“Lavoro e dignità sono due parole che in un paese civile dovrebbero coincidere. Da noi ormai la dignità coincide solo con la disperazione”. Dopo 54 giorni di protesta pacifica sul tetto, i ricercatori dell’Ispra si sfogano durante una gremita assemblea. Bisogna spingere per riuscire a farsi largo nella sala convegni della sede di via Casalotti a Roma, dove oltre cento persone ascoltano i commenti alla situazione occupazionale degli scienziati dell’Istituto per la protezione e la ricerca ambientale.
Lunedì scorso il ministero dell’Ambiente ha aperto un tavolo di trattativa per verificare la possibilità di non disperdere un patrimonio scientifico di enorme importanza. Ma per ora all’Ispra non è arrivato né il verbale della riunione, né la convocazione per il prossimo incontro. E’ proprio questo silenzio che ha convinto i ricercatori, dopo una lunga discussione, a non lasciare il tetto. “Non scenderemo fino a quando non ci sarà almeno un protocollo d’intesa – dice Umberto Scacco, precario Ispra da 11 anni, esperto di biologia della pesca e statistica – è vero, il freddo si fa
sentire, ma se interrompiamo la
protesta non avremo più la possibilità di fare questo lavoro”.

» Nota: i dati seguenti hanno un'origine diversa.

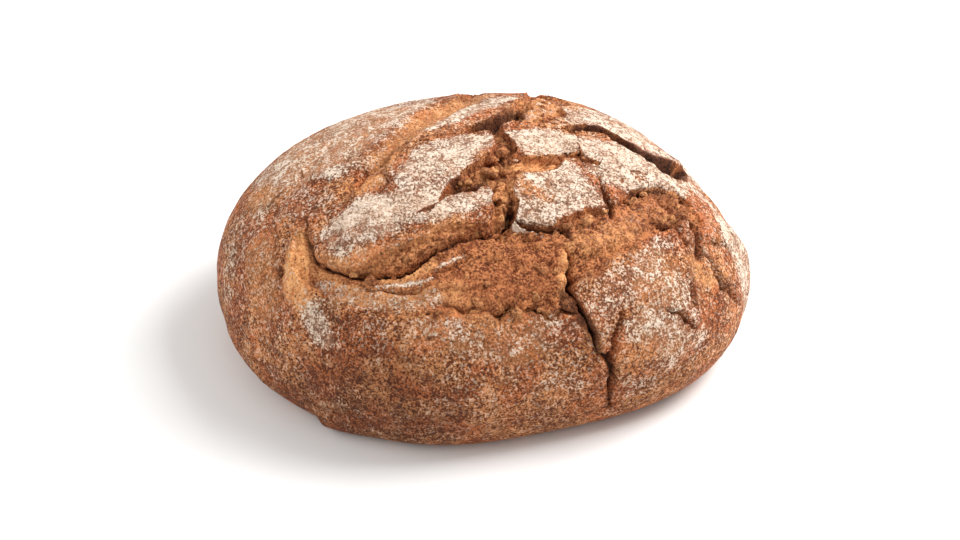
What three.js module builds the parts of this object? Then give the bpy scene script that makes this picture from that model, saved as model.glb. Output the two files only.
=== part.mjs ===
// Rye bread loaf: an oval farmhouse loaf, baked with its seam up, so that the floured skin has torn open
// over the crown and the dough has pushed through between the plates of skin. It is one solid, in
// millimetres, +Z up, +X along its length, and it rests on its flat bottom crust at z = 0.
//
// Everything on the crust is placed on a crust map: a point (a, b) lies hypot(a, b) mm from the crown,
// measured down the crust along the average meridian, in the direction of the map's own angle.

import * as THREE from "three";
import { mergeVertices } from "three/addons/utils/BufferGeometryUtils.js";

// ---- Driving dimensions ----

const LENGTH = 252;
const WIDTH = 199;
const HEIGHT = 106;
const BELLY_HEIGHT = 28; // level at which the loaf is widest
const FOOT_SHARE = 0.82; // width of the flat bottom, as a share of the outline
const CROWN_POWER = 0.9; // 1 is an ellipse, less makes a flatter crown and fuller shoulders
// how far a hand-shaped loaf strays from an ellipse: waves round the outline, and their sine and cosine parts
const OUTLINE_WAVES = [
  { waves: 2, sine: 0.019, cosine: -0.008 },
  { waves: 3, sine: -0.006, cosine: 0.007 },
  { waves: 4, sine: -0.02, cosine: -0.002 },
  { waves: 5, sine: -0.006, cosine: -0.002 },
];
const FOOT_FLARE = 4.5; // how far the bottom crust sticks out along part of the front
const FLARE_FROM = -2.33; // map angles between which it does, in radians
const FLARE_TO = -2;
// dents in the outline, and a bump: depth, as a share of it, and angle and half width in radians
const DENTS = [
  { depth: 0.012, angle: -2.95, spread: 0.16 },
  { depth: 0.018, angle: 0.42, spread: 0.2 },
  { depth: -0.02, angle: -0.05, spread: 0.08 },
];

const CELLS = 31; // grid cells along each edge of the box that the crust is spread from
const MERIDIAN_STEPS = 400;
const BASE_POLAR = (152 * Math.PI) / 180; // polar angle on the box at which the flat bottom starts
const CROWN_DENSITY = 0.75; // under 1 crowds the grid towards the broken crown
const PULL = 5; // grid points this near an edge of the relief are drawn towards it

// ---- What has happened to the crust: lines on the crust map, of points [a, b, half width] ----

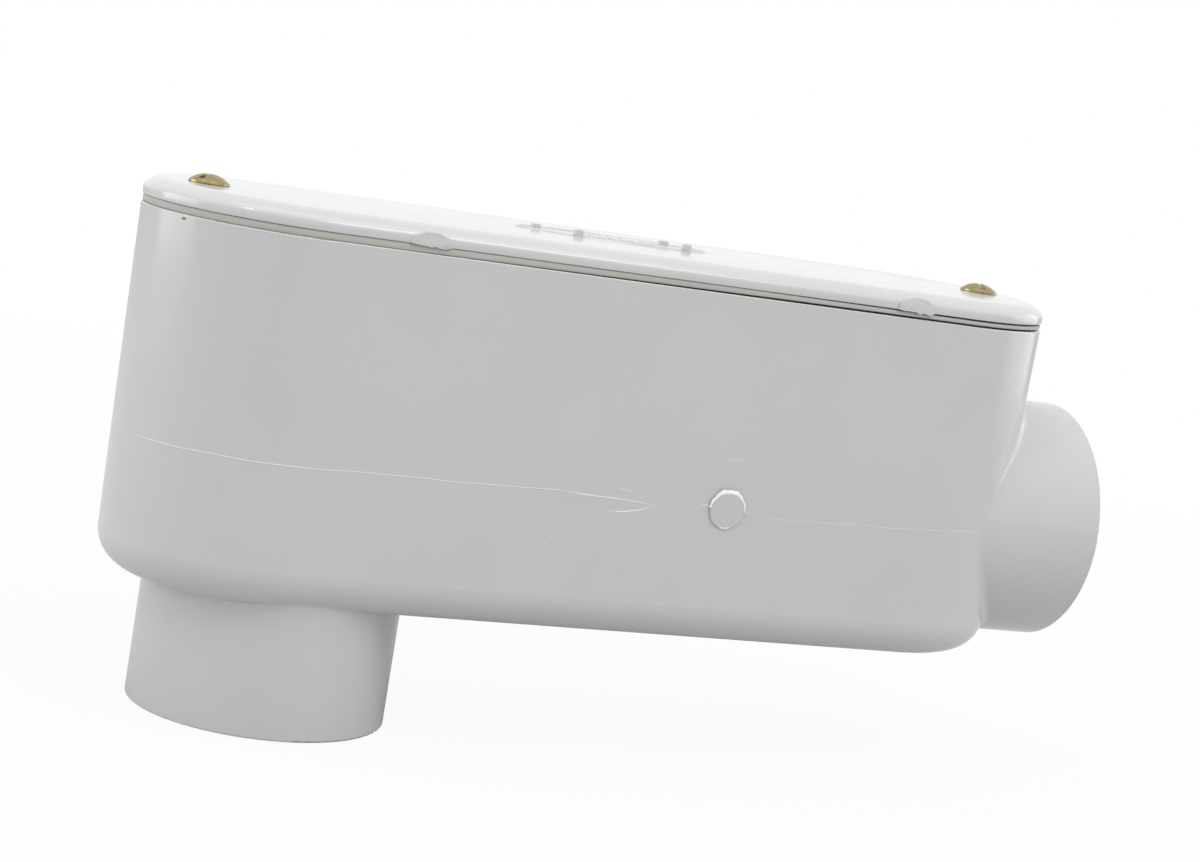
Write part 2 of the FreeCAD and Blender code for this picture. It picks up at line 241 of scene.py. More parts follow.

“Mo’ basta! Dobbiamo dirglielo a questo ministro. Non ci possono trattare come lavoratori di serie B” grida al microfono Andeka de la Fuente Origlia, tecnico del laboratorio chimico. La tensione è alta, ma si guarda avanti: “Ieri è venuto sul tetto il deputato Pdl Fabio Granata, a dimostrazione che la nostra non è una questione politica ma solo di buon senso – racconta Massimiliano Bottaro, precario Ispra da 6 anni – poi aveva in previsione un colloquio col ministro, speriamo ci porti buone notizie”. La Prestigiacomo, infatti, non ha mai concluso l’audizione con la commissione Ambiente della Camera, interrotta un mese e mezzo fa, durante la quale le erano state rivolte anche domande sulla situazione dell’Ispra. Al netto della protesta, i ricercatori hanno ottenuto che i contratti a tempo determinato (quindi restano fuori i progetti, gli assegni, ecc.) verranno prolungati di un anno. Cosa che non è successa agli oltre 200 studiosi rimasti a casa a giugno.